植物异源多倍体中特定染色体组的剥离与重建

Extraction and reconstruction of constituent genomes from allopolyploid plants

由于异源多倍体物种的进化时间久远,难以知晓确切的二倍体亲本,现在推测的自然界现存二倍体种又经历过独立的演化,因此,通过特定的实验方法从天然的异源多倍体物种中剥离出特定染色体组并重建异源多倍体的基本种,将为研究异源多倍化过程中祖先基因组的遗传与互作提供独特的材料。现已通过不同的杂交策略,从异源六倍体普通小麦和异源四倍体种甘蓝型油菜中成功重建它们的一个基本种。例如以人工合成的芸薹属异源六倍体(如埃塞俄比亚芥与白菜杂交的AA.BBCC)为桥梁,其中的C染色体组被选择性的丢失后产生的芥菜型油菜(AA.BB)与埃塞俄比亚芥杂交形成的杂种(BBAC)自交后便可重建黑芥(BB)祖先种;将四倍体与二倍体种之一杂交后形成的同源异源六倍体(如AAAACC)连续自交,使处于同源四倍体状态的染色体组(A)快速丢失而重建另一个二倍体基本种(CC)。

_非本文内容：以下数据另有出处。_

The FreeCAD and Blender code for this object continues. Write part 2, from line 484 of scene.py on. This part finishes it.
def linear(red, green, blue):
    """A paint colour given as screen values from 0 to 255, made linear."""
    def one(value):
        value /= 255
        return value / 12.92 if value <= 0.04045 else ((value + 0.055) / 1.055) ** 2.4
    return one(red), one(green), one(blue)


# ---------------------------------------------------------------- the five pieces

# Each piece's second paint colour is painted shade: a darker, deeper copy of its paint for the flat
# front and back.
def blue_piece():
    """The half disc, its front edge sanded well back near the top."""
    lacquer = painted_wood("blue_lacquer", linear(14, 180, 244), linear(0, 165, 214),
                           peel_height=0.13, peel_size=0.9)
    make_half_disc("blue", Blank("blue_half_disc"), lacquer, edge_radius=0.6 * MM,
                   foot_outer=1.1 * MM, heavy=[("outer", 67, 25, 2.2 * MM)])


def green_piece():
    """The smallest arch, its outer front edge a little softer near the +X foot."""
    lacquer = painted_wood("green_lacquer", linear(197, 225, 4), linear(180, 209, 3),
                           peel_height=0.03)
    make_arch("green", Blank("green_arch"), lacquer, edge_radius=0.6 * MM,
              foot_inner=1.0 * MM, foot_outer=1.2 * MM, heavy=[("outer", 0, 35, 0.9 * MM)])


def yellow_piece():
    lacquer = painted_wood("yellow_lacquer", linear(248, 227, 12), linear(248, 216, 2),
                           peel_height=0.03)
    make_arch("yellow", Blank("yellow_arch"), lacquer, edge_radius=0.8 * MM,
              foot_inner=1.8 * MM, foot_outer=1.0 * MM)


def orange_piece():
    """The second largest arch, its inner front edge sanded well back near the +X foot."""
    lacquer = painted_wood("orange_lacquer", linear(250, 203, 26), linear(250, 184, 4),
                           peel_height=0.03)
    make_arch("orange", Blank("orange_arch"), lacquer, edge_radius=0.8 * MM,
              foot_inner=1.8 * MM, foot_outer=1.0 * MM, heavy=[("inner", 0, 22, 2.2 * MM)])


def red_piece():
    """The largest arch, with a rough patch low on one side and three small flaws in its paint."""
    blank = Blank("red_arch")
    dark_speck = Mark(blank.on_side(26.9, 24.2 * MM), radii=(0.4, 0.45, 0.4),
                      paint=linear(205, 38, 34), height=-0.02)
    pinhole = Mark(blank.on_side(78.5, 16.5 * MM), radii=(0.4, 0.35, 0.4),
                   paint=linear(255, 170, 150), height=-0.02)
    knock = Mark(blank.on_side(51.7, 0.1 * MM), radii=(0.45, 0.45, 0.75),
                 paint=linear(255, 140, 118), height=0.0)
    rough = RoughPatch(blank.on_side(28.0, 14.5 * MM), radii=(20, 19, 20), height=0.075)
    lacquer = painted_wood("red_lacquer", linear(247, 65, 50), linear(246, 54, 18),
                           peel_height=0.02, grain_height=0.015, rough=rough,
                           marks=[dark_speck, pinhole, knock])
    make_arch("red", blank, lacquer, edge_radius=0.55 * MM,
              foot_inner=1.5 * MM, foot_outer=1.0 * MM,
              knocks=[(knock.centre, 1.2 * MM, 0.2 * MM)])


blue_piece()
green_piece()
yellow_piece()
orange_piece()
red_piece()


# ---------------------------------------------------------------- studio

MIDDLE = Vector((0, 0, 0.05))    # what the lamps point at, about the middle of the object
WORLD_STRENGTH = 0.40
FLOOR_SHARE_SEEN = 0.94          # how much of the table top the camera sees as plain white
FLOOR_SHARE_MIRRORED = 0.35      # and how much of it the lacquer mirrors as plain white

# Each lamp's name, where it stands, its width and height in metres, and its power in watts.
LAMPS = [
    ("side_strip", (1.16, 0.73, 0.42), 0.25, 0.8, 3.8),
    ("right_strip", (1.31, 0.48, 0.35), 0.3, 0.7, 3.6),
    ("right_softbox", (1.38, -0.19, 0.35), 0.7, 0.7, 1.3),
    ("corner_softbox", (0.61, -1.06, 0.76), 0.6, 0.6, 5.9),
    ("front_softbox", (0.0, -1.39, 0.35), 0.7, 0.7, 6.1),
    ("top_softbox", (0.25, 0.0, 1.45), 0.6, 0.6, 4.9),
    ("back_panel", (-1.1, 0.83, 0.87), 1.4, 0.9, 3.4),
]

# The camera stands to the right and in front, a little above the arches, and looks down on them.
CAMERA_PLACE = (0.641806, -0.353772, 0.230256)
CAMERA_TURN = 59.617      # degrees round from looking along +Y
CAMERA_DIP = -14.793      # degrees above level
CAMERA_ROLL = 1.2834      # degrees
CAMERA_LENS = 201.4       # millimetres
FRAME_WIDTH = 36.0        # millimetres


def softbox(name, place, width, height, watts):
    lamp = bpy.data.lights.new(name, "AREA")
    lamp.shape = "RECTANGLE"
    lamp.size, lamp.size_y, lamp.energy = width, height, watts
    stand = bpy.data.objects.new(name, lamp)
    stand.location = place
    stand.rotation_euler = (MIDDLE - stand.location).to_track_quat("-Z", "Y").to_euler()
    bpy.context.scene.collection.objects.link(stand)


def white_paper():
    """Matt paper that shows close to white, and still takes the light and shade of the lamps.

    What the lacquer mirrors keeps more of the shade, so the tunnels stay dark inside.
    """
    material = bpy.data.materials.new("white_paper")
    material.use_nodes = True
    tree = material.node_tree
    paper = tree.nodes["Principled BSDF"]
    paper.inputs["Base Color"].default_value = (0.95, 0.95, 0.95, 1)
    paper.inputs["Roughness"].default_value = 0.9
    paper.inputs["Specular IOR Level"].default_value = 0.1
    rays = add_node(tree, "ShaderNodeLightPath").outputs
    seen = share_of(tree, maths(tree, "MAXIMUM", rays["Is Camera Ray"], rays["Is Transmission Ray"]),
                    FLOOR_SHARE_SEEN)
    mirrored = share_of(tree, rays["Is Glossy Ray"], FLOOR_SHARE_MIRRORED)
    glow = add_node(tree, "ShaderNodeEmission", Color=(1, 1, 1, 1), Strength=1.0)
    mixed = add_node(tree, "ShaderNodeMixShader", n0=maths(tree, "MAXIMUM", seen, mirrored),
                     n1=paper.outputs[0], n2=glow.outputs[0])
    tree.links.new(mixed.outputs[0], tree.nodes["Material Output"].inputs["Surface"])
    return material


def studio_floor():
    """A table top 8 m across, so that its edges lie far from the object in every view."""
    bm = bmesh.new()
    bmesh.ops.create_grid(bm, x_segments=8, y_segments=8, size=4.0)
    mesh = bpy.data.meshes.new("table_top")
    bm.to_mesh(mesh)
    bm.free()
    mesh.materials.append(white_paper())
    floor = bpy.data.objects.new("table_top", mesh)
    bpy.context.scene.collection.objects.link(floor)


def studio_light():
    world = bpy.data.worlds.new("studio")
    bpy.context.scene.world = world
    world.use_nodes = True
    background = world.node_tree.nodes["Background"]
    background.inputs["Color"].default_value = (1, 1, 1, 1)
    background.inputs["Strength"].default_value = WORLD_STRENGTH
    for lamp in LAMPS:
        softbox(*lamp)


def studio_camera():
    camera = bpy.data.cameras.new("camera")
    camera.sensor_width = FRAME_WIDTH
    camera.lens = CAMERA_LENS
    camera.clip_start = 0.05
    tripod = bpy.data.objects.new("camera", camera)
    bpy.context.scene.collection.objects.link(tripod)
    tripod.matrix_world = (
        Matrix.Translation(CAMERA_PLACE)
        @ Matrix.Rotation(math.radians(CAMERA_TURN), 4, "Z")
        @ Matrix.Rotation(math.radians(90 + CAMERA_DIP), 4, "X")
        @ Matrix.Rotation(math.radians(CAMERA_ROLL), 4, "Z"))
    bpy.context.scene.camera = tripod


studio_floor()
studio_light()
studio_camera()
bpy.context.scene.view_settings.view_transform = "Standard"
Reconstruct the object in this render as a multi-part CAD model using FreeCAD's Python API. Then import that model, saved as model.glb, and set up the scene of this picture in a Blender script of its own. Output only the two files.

Diploid parents of allopolyploid species are difficult to identify due to their long history of evolution,and the extant of their presumable parents in nature experienced independent evolution. To understand the genetic contributions and interplay for the allopolyploidy species,particular experimental programs are needed to extract their constituent genomes and reconstruct their progenitors. Different crossing strategies were successfully adopted on progenitor restitution from allohexaploid bread wheat and allopolyploid Brassica napus. For example,through the synthesis of Brassica allohexaploid（ AA. BBCC from B. rapa × B. carinata）,ancestral B. nigra（ BB） was restituted followed by preferential elimination of C genome in B. juncea（ AA. BB）,and by hybridization of B. juncea（ AA.BB） to B. carinata,and then by selfing the hybrid（ BBAC） thereafter. Another example,ancestral diploid parent（ CC） was restituted followed by the first synthesis of auto-allo-polyploids（ e. g. AAAACC） between the allotetraploid and one of extant diploid parent,and then the loss of A chromosome from tetraploid-state genome during selfing generations.